D&C 93:29 states that “Man was also in the beginning with God. Intelligence, or the light of truth, was not created or made, neither indeed can be.”
Tenth Mormon President Joseph Fielding Smith taught,
“…there is something called intelligence which always existed. It is the real eternal part of man, which was not created nor made. This intelligence combined with the spirit constitutes a spiritual identity or individual” (Answers to Gospel Questions, 4:127).
In 1969, Hugh B. Brown, a member of the LDS First Presidency, stated,
“We believe that before the creation of the body, all men existed as intelligence, These intelligences were not created or made, neither indeed can they be; the intelligent entity in man which we call spirit or soul is a self-existing entity, uncreated and eternal. Thus man is crowned with the dignity which belongs to his divine and eternal nature” (Conference Reports, April 1969, p.51).
The idea that God “acquired” the sustaining influence of anything should be regarded as absurd by those who understand the true attributes of the biblical God. To think that God can only do what these alleged “intelligences” support Him in accomplishing strikes at the heart of His omnipotence.
Skousen’s conclusions also seem to throw an interesting twist into what is known as the LDS doctrine of eternal progression. If man has truly progressed from a mere intelligence with the power to dethrone God, where is this power now that he has moved on to mortality? If you combined all of the wills of every human on earth, you couldn’t muster up enough power to strip God of His heavenly position. If that was really something we could have done as “intelligences,” it seems obvious we cannot do it now. Could it not then be argued that rather than progressing, we are really regressing?

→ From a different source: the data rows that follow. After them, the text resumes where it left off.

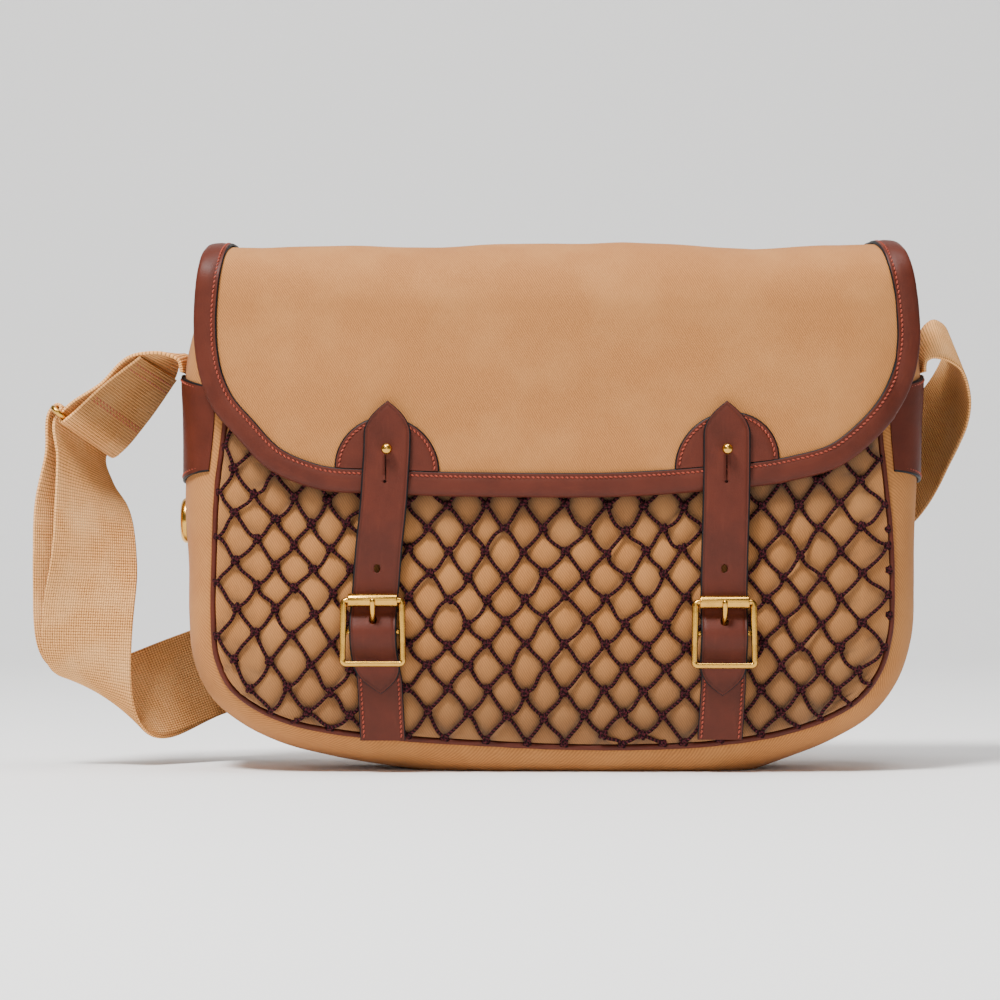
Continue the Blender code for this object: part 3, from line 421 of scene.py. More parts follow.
def places_across(grid: Grid) -> Grid:
    """The length along each row of a grid of points, from its first column up to each one."""
    steps = np.linalg.norm(np.diff(grid, axis=1), axis=2)
    return np.concatenate([np.zeros((len(grid), 1)), np.cumsum(steps, axis=1)], axis=1)


def hermite(rows: Grid, places: Grid, wanted: Grid) -> Grid:
    """A smooth curve through rows: cubic Hermite pieces whose slopes are the rows' own differences.

    Args:
        rows: one row of values for each place.
        places: growing parameter values of the rows.
        wanted: parameter values to read at.

    Returns:
        One row for each wanted value.
    """
    slopes = np.gradient(rows, places, axis=0)
    index = np.clip(np.searchsorted(places, wanted, side="right") - 1, 0, len(places) - 2)
    span = (places[index + 1] - places[index])[:, None]
    t = ((wanted - places[index]) / span[:, 0])[:, None]
    start, end = rows[index], rows[index + 1]
    return ((2 * t**3 - 3 * t**2 + 1) * start + (t**3 - 2 * t**2 + t) * span * slopes[index]
            + (3 * t**2 - 2 * t**3) * end + (t**3 - t**2) * span * slopes[index + 1])


def smooth_even(rows: Grid, count: int, measured: int = 2) -> Grid:
    """The smooth curve through the rows as evenly spaced points, its length taken from the first columns."""
    places = chord_places(rows[:, :measured])
    fine = hermite(rows, places, np.linspace(0, places[-1], 1200))
    lengths = chord_places(fine[:, :measured])
    wanted = np.linspace(0, lengths[-1], count)
    return np.stack([np.interp(wanted, lengths, column) for column in fine.T], axis=1)


def smooth_rows(rows: Grid, step: float) -> Grid:
    """The smooth surface through a band's rows, each stretch cut into pieces about a step long.

    Args:
        rows: two edge points for each row, six numbers.
        step: wanted spacing of the new rows in millimetres.

    Returns:
        The new rows, which pass through the given ones.
    """
    places = chord_places((rows[:, :3] + rows[:, 3:]) / 2)
    wanted = [np.zeros(1)]
    for start, end in zip(places[:-1], places[1:]):
        pieces = max(1, round((end - start) / step))
        wanted.append(start + (end - start) * np.arange(1, pieces + 1) / pieces)
    return hermite(rows, places, np.concatenate(wanted))


def eased(rows: Grid, reach: float, amount: Grid) -> Grid:
    """Rows eased towards their weighted mean with their neighbours, by an amount for each row.

    Args:
        rows: edge points at even steps.
        reach: standard deviation of the weights, in rows.
        amount: from 0, which leaves a row, to 1.

    Returns:
        The eased rows.
    """
    offsets = np.arange(-round(3 * reach), round(3 * reach) + 1)
    weights = bell(offsets, reach * math.sqrt(2))
    places = np.clip(np.arange(len(rows))[:, None] + offsets, 0, len(rows) - 1)
    mean = np.einsum("k,nk...->n...", weights / weights.sum(), rows[places])
    return rows + (mean - rows) * amount.reshape(-1, *[1] * (rows.ndim - 1))


def read_at(path: Grid, parts: Grid) -> Grid:
    """The path read at these parts of its length."""
    lengths = chord_places(path)
    wanted = np.asarray(parts) * lengths[-1]
    return np.stack([np.interp(wanted, lengths, column) for column in path.T], axis=1)


def even_path(path: Grid, step: float) -> Grid:
    """The path resampled at about this spacing."""
    count = max(2, int(round(chord_places(path)[-1] / step)) + 1)
    return read_at(path, np.linspace(0, 1, count))


def unit(vectors: Grid) -> Grid:
    """The vectors at length one."""
    return vectors / np.maximum(np.linalg.norm(vectors, axis=-1, keepdims=True), 1e-9)


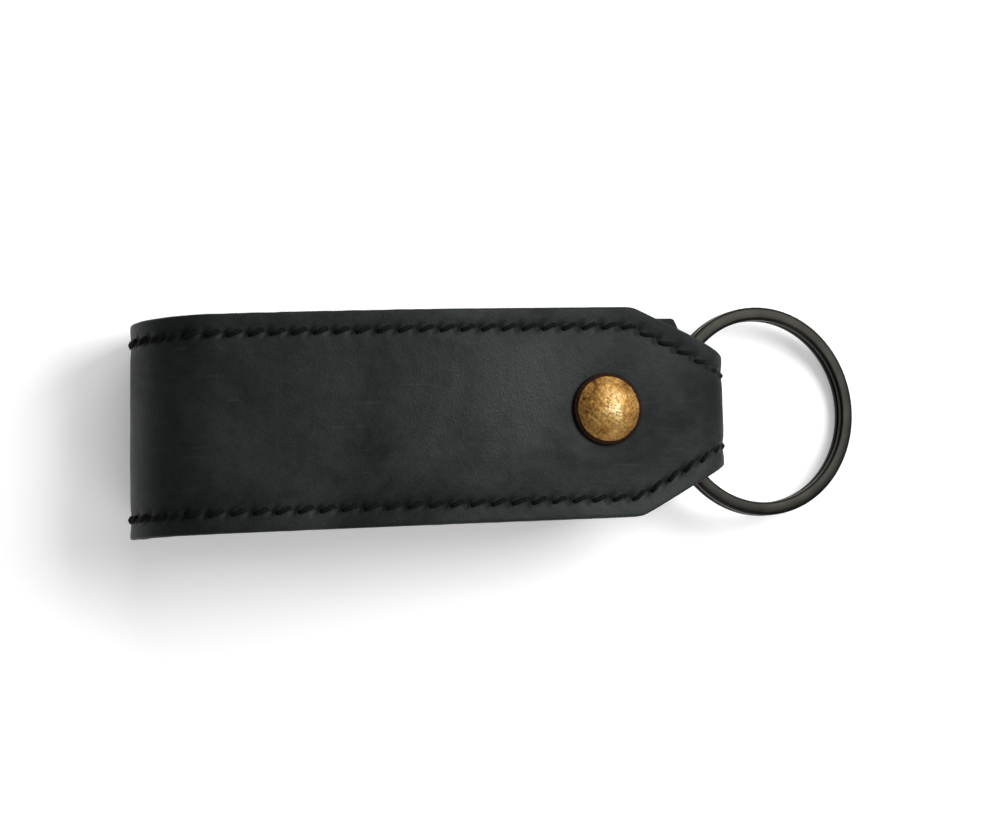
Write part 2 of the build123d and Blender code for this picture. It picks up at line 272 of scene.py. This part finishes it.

How many theological views Beck shares with Skousen, I cannot say. Glenn Beck often speaks of God and Christianity and he has guests from both Mormon and evangelical backgrounds on his show to support positions he is trying to make. Such a combination of diverse backgrounds is bound to cause confusion to those wanting to know precisely what Beck really believes. I think many would agree that as long as Beck is a faithful member of the LDS Church, it is probably prudent to weigh carefully what he says regarding spiritual matters.